** start of Dataset **

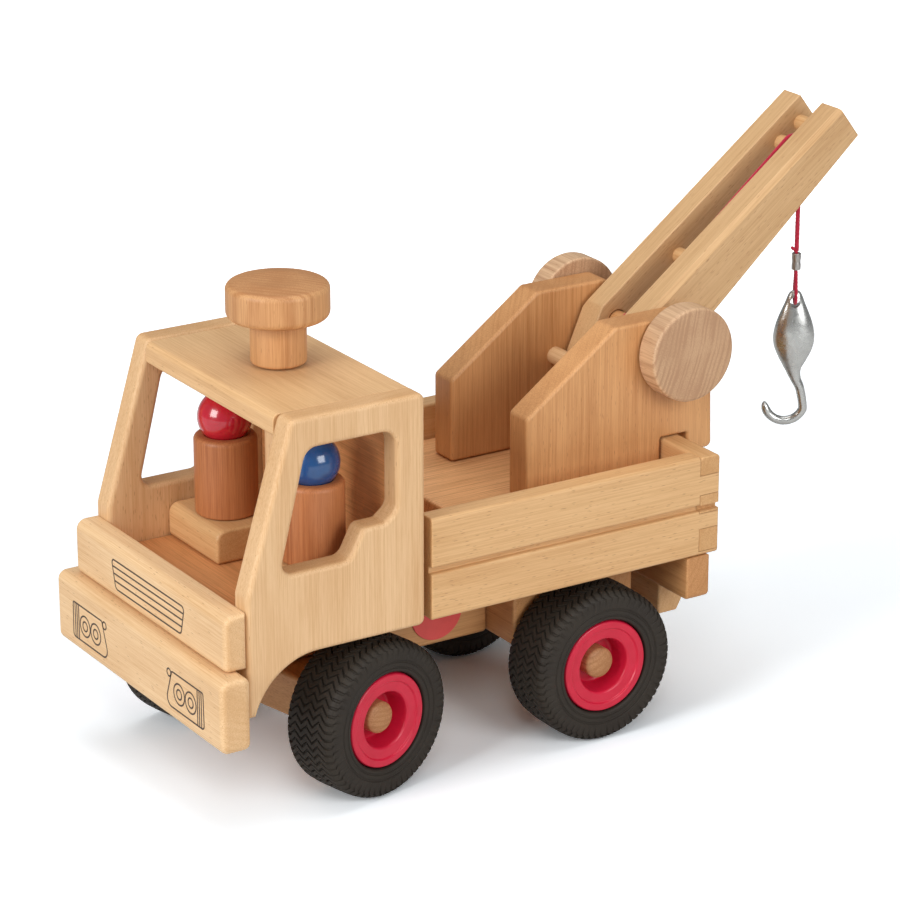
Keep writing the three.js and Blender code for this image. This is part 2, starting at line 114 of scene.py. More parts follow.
@dataclass
class Surface:
    """A closed mesh: points in millimetres and faces as rows of point numbers."""

    points: Points
    faces: list[list[int]]

    def __add__(self, other: "Surface") -> "Surface":
        """Both surfaces as one."""
        moved = [[i + len(self.points) for i in face] for face in other.faces]
        return Surface(np.vstack([self.points, other.points]), self.faces + moved)

    def outward(self) -> "Surface":
        """The same surface with its faces turned outwards: its signed volume must be above zero."""
        triangles = np.array([(f[0], f[k], f[k + 1]) for f in self.faces for k in range(1, len(f) - 1)])
        a, b, c = (self.points[triangles[:, k]] for k in range(3))
        if np.einsum("ij,ij->", a, np.cross(b, c)) < 0:
            return Surface(self.points, [face[::-1] for face in self.faces])
        return self


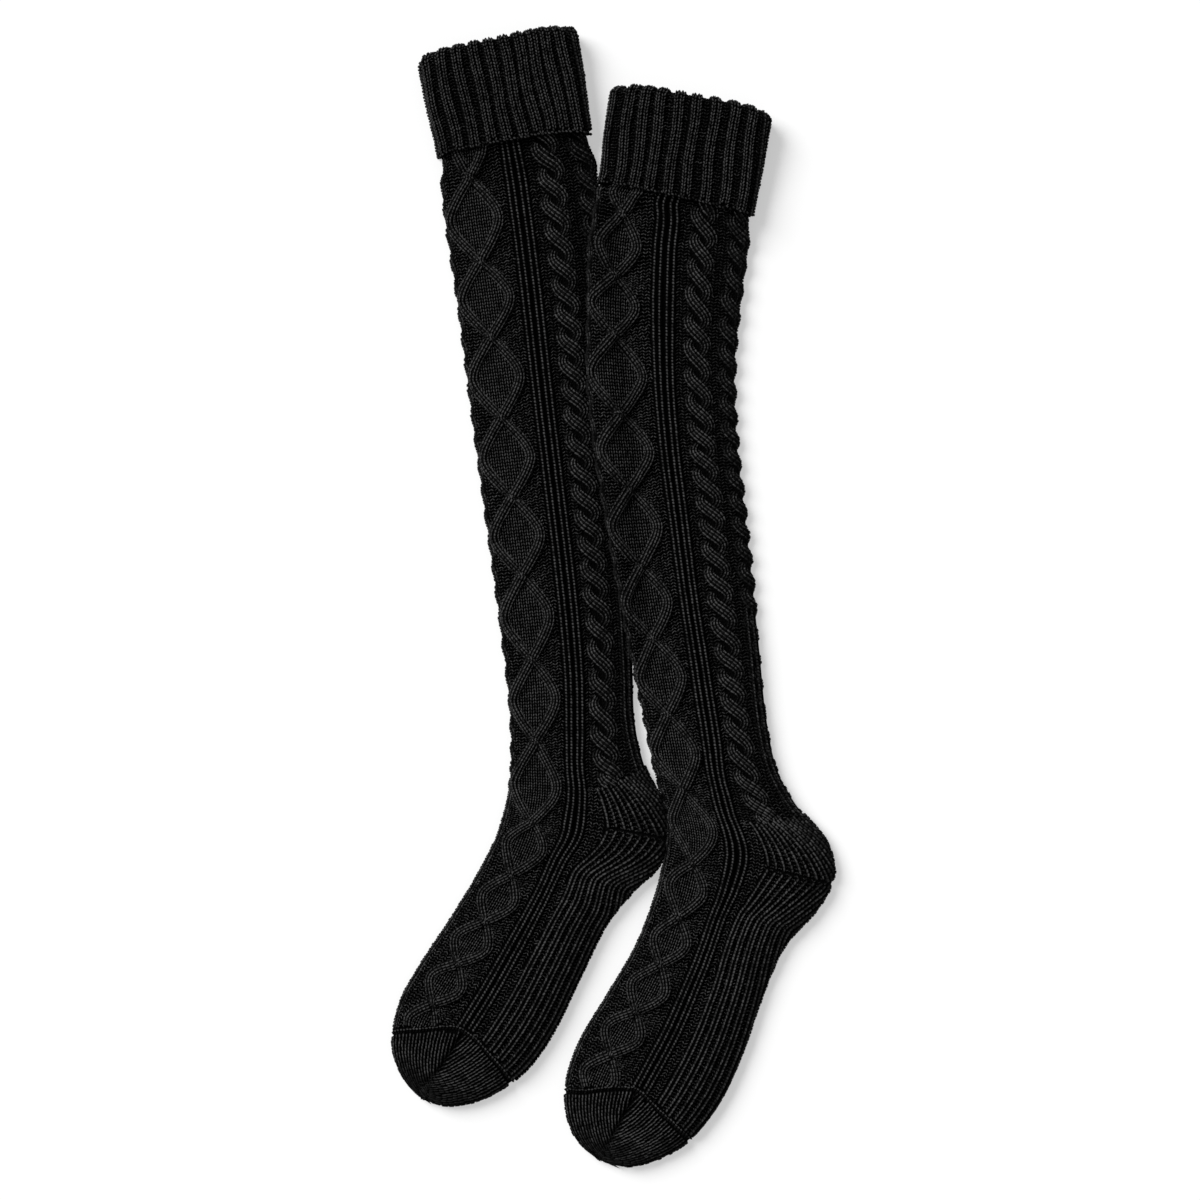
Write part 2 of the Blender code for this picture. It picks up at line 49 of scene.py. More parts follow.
print("nodes:", ", ".join(sorted(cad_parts)))

# %% [markdown]
# ## Camera
# The photograph looks straight down. A long lens a little under two metres above the
# table gives its nearly flat view, and the frame is 792 mm wide on the table.

# %% Camera
def add_object(name, data):
    added = bpy.data.objects.new(name, data)
    bpy.context.scene.collection.objects.link(added)
    return added


VIEW_WIDTH = 792 * MM
VIEW_CENTRE = (-8.97 * MM, -1.47 * MM)
KNIT_HEIGHT = 8 * MM  # where the view has that width
LENS, SENSOR = 85.0, 36.0
camera_data = bpy.data.cameras.new("camera")
camera_data.lens, camera_data.sensor_width = LENS, SENSOR
camera = add_object("camera", camera_data)
camera.location = (*VIEW_CENTRE, KNIT_HEIGHT + VIEW_WIDTH * LENS / SENSOR)
bpy.context.scene.camera = camera
print("camera height", round(camera.location.z, 3))


# %% [markdown]
# ## Colours and nodes
# Colours are hex values, as a paint program shows them, and one function turns them
# into Blender's linear light. Two more set a node's inputs and add a node.

# %% Helpers for materials
def colour(hex_value):
    channels = []
    for start in (0, 2, 4):
        value = int(hex_value[start:start + 2], 16) / 255
        channels.append(value / 12.92 if value <= 0.04045 else ((value + 0.055) / 1.055) ** 2.4)
    return (*channels, 1.0)


def set_inputs(tree, node, inputs):
    """Sets inputs to a value, a socket or another node's first output."""
    for name, value in inputs.items():
        if isinstance(value, bpy.types.Node):
            value = value.outputs[0]
        if isinstance(value, bpy.types.NodeSocket):
            tree.links.new(value, node.inputs[name])
        else:
            node.inputs[name].default_value = value


def add_node(tree, kind, inputs, **settings):
    """Adds a node. settings are its own properties."""
    added = tree.nodes.new(kind)
    for name, value in settings.items():
        setattr(added, name, value)
    set_inputs(tree, added, inputs)
    return added


def new_material(name):
    material = bpy.data.materials.new(name)
    material.use_nodes = True
    return material, material.node_tree, material.node_tree.nodes["Principled BSDF"]


# %% [markdown]
# ## Table and light
# The table is a sheet of matt white acrylic with a little light under it, which keeps
# the shadows on it pale. A very large, distant softbox low at the upper left gives the
# knit its shadows to the lower right, and a white world fills them. A sun lamp with a
# wide angle is such a softbox: it lights every corner of the table alike, which a near
# lamp can't. Black wool sends back only one to four hundredths of the light.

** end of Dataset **

**Given task**:
From the records above, print exactly the lines that run from the line with "Write part 2" to the line with "# into Blender's", inclusive.

**The result**:
Write part 2 of the Blender code for this picture. It picks up at line 49 of scene.py. More parts follow.
print("nodes:", ", ".join(sorted(cad_parts)))

# %% [markdown]
# ## Camera
# The photograph looks straight down. A long lens a little under two metres above the
# table gives its nearly flat view, and the frame is 792 mm wide on the table.

# %% Camera
def add_object(name, data):
    added = bpy.data.objects.new(name, data)
    bpy.context.scene.collection.objects.link(added)
    return added


VIEW_WIDTH = 792 * MM
VIEW_CENTRE = (-8.97 * MM, -1.47 * MM)
KNIT_HEIGHT = 8 * MM  # where the view has that width
LENS, SENSOR = 85.0, 36.0
camera_data = bpy.data.cameras.new("camera")
camera_data.lens, camera_data.sensor_width = LENS, SENSOR
camera = add_object("camera", camera_data)
camera.location = (*VIEW_CENTRE, KNIT_HEIGHT + VIEW_WIDTH * LENS / SENSOR)
bpy.context.scene.camera = camera
print("camera height", round(camera.location.z, 3))


# %% [markdown]
# ## Colours and nodes
# Colours are hex values, as a paint program shows them, and one function turns them
# into Blender's linear light. Two more set a node's inputs and add a node.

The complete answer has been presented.